Throughout the early 20th century, the churches created recreational leagues, among themselves, for various competitions including baseball. The most important annual activity within Wheatland Township was the Wheatland Plowing Matches. The plowing competition which began with horses and evolved into tractors measured the quality and accuracy of tilling the soil on various Township farmlands. In later years, the winner of the competition was rewarded with a trip to Scotland, where he could compete with his former countrymen. Farming was the primary industry of the township in the late 19th century and first half of the 20th century. The once magnificently beautiful farmland consisting of thousands of acres within the Township has been reduced to approximately six (6) family-owned farms with over 80 acre.

Some of the original farmhouses are still in existence today and can be seen throughout the township. For example, the Boughton family farmhouse is located on Plainfield-Naperville Road. The Clow farmhouse and barn have been preserved by the Forest Preserve District of Will County and is located near 111th Street and Book Road.

Wheatland Township has grown from 1,098 population in 1880 to over 81,472 according to the 2010 census.

==Geography==
According to the 2010 census, the township has a total area of 35.82 sqmi, of which 35.49 sqmi (or 99.08%) is land and 0.33 sqmi (or 0.92%) is water.
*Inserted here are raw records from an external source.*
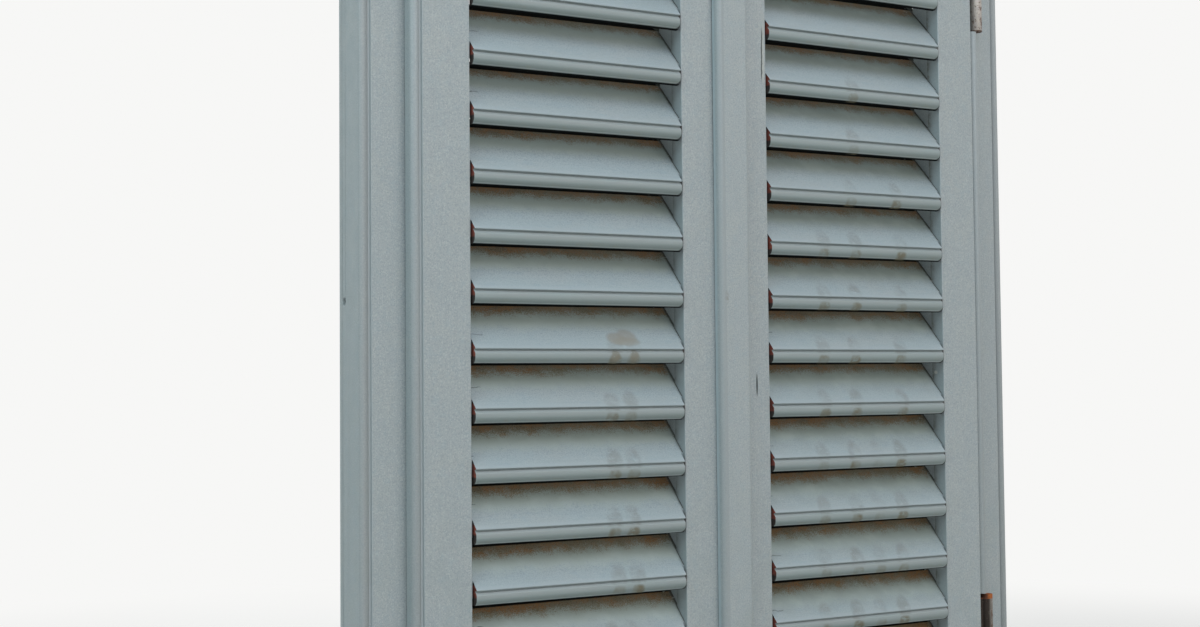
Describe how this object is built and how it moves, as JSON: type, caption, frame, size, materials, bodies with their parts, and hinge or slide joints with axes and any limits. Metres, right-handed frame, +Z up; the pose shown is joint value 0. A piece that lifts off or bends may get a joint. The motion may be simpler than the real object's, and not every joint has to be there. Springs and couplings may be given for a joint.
{
  "type": "louvred shutters",
  "caption": "Louvred wooden shutters hinged in a moulded frame, with fixed sloping slats, a cover strip over the meeting edges and a turning espagnolette bolt on the back.",
  "frame": {"origin": "middle of the sill's underside, across the pair and through the frame's depth", "axes": "+X across the pair to the leaf that carries the cover strip, +Y from the outdoor side to the indoor side, +Z up"},
  "size_m": [0.84, 0.0826, 1.2772],
  "materials": {
    "painted_wood": "satin pale grey-blue paint, weathered",
    "hinge_steel": "dull galvanised, rusted",
    "bolt_steel": "satin dark grey paint"
  },
  "bodies": {
    "frame": {"jamb_left": "painted_wood", "jamb_right": "painted_wood", "head": "painted_wood", "sill": "painted_wood", "left_top_hinge_frame_half": "hinge_steel", "left_bottom_hinge_frame_half": "hinge_steel", "right_top_hinge_frame_half": "hinge_steel", "right_bottom_hinge_frame_half": "hinge_steel", "espagnolette_keepers": "bolt_steel"},
    "left_leaf": {"left_hinge_stile": "painted_wood", "left_meeting_stile": "painted_wood", "left_top_rail": "painted_wood", "left_bottom_rail": "painted_wood", "left_slat_01": "painted_wood", "left_slat_02": "painted_wood", "left_slat_03": "painted_wood", "left_slat_04": "painted_wood", "left_slat_05": "painted_wood", "left_slat_06": "painted_wood", "left_slat_07": "painted_wood", "left_slat_08": "painted_wood", "left_slat_09": "painted_wood", "left_slat_10": "painted_wood", "left_slat_11": "painted_wood", "left_slat_12": "painted_wood", "left_slat_13": "painted_wood", "left_slat_14": "painted_wood", "left_slat_15": "painted_wood", "left_top_hinge_leaf_half": "hinge_steel", "left_bottom_hinge_leaf_half": "hinge_steel", "handle_catch": "bolt_steel"},
    "right_leaf": {"right_hinge_stile": "painted_wood", "right_meeting_stile": "painted_wood", "right_top_rail": "painted_wood", "right_bottom_rail": "painted_wood", "right_slat_01": "painted_wood", "right_slat_02": "painted_wood", "right_slat_03": "painted_wood", "right_slat_04": "painted_wood", "right_slat_05": "painted_wood", "right_slat_06": "painted_wood", "right_slat_07": "painted_wood", "right_slat_08": "painted_wood", "right_slat_09": "painted_wood", "right_slat_10": "painted_wood", "right_slat_11": "painted_wood", "right_slat_12": "painted_wood", "right_slat_13": "painted_wood", "right_slat_14": "painted_wood", "right_slat_15": "painted_wood", "cover_strip": "painted_wood", "right_top_hinge_leaf_half": "hinge_steel", "right_bottom_hinge_leaf_half": "hinge_steel", "espagnolette_guides": "bolt_steel"},
    "espagnolette": {"espagnolette_rod": "bolt_steel", "espagnolette_handle": "bolt_steel"}
  },
  "joints": [
    {"name": "right_leaf_hinge", "type": "hinge", "parent": "frame", "child": "right_leaf", "pos_m": [0.3768, -0.036, 0.6386], "axis": [0, 0, 1], "range_deg": [0, 170]},
    {"name": "left_leaf_hinge", "type": "hinge", "parent": "frame", "child": "left_leaf", "pos_m": [-0.3768, -0.036, 0.6386], "axis": [0, 0, 1], "range_deg": [-170, 0]},
    {"name": "espagnolette_turn", "type": "hinge", "parent": "right_leaf", "child": "espagnolette", "pos_m": [0.0285, 0.01782, 0.6386], "axis": [0, 0, 1], "range_deg": [0, 180]}
  ],
  "couplings": [
    {"joint": "left_leaf_hinge", "follows": "right_leaf_hinge", "ratio": -1}
  ]
}
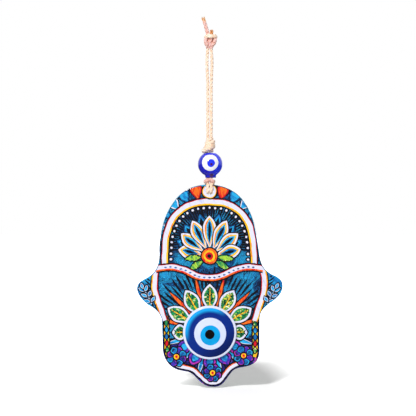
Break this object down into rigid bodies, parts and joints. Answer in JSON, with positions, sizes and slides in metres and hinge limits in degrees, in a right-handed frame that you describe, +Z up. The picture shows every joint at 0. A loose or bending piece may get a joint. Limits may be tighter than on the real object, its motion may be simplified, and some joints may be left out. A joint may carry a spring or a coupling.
{
  "type": "hamsa hand ornament",
  "caption": "Flat hand-shaped glass plate with a printed front and a round eye disc, hung on a doubled natural cord with a blue eye bead.",
  "frame": {"origin": "the place of the hook, between the two strands of the cord right under the top knot", "axes": "+Z up, the plate's printed front faces -Y, +X to the right of someone who looks at the front"},
  "size_m": [0.1081, 0.0186, 0.2747],
  "materials": {
    "cord": "twisted natural yarn, dull",
    "bead_blue_glass": "opaque ultramarine glass, glossy",
    "white_glass": "opaque white glass, glossy",
    "plate_glass": "clear plate glass, polished edge",
    "print": "printed colours under a clear gloss coat",
    "glue": "clear adhesive",
    "disc_blue_glass": "opaque deep blue glass, glossy",
    "disc_light_blue_glass": "opaque light blue glass, glossy",
    "black_glass": "opaque black glass, glossy"
  },
  "bodies": {
    "hook_end": {"cord_top_knot": "cord", "cord_tail_long": "cord", "cord_tail_short": "cord", "cord_eye_left": "cord", "cord_eye_right": "cord"},
    "cord_run": {"cord_run_left": "cord", "cord_run_right": "cord"},
    "knot": {"cord_lower_knot": "cord", "cord_core_left": "cord", "cord_core_right": "cord"},
    "bead": {"bead_body": "bead_blue_glass", "bead_white": "white_glass", "bead_iris": "bead_blue_glass"},
    "hand": {"cord_hitch": "cord", "hand_plate": "plate_glass", "printed_coat": "print", "eye_disc_glue": "glue", "eye_disc_rim": "white_glass", "eye_disc_blue": "disc_blue_glass", "eye_disc_white": "white_glass", "eye_disc_iris": "disc_light_blue_glass", "eye_disc_pupil": "black_glass"}
  },
  "joints": [
    {"name": "cord_swing", "type": "hinge", "parent": "hook_end", "child": "cord_run", "pos_m": [0, 0, -0.025], "axis": [1, 0, 0], "range_deg": [-60, 60]},
    {"name": "hand_sway", "type": "hinge", "parent": "cord_run", "child": "knot", "pos_m": [0, 0, -0.0688], "axis": [0, 1, 0], "range_deg": [-60, 60]},
    {"name": "bead_spin", "type": "hinge", "parent": "knot", "child": "bead", "pos_m": [0, 0, -0.088], "axis": [0, 0, 1], "continuous": true},
    {"name": "hand_turn", "type": "hinge", "parent": "knot", "child": "hand", "pos_m": [0, 0, -0.0968], "axis": [0, 0, 1], "range_deg": [-180, 180]}
  ]
}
===Cities, Towns, Villages===
- Aurora (small portion)
- Bolingbrook (partial)
- Naperville (southwest quarter)
- Oswego (small portion)
- Plainfield (partial)
- Romeoville (small portion)

===Unincorporated Towns===
- Normantown at
- Tamarack at

==Demographics==

Historical population
| Census | Pop. | Note | %± |
| 2016 (est.) | 84,602 |  |  |
U.S. Decennial Census

==Facilities==
The Wheatland Athletic Association (WAA) is a non-profit parent volunteer organization which provides Youth Athletic Programs to all residents of the District 204 school community (Naperville/Aurora, Illinois) and surrounding areas. WAA was founded in 1977 to provide T-Ball for 60 children. Today they have over 15,000 participants for children age 2 - 18 as well as adult programs.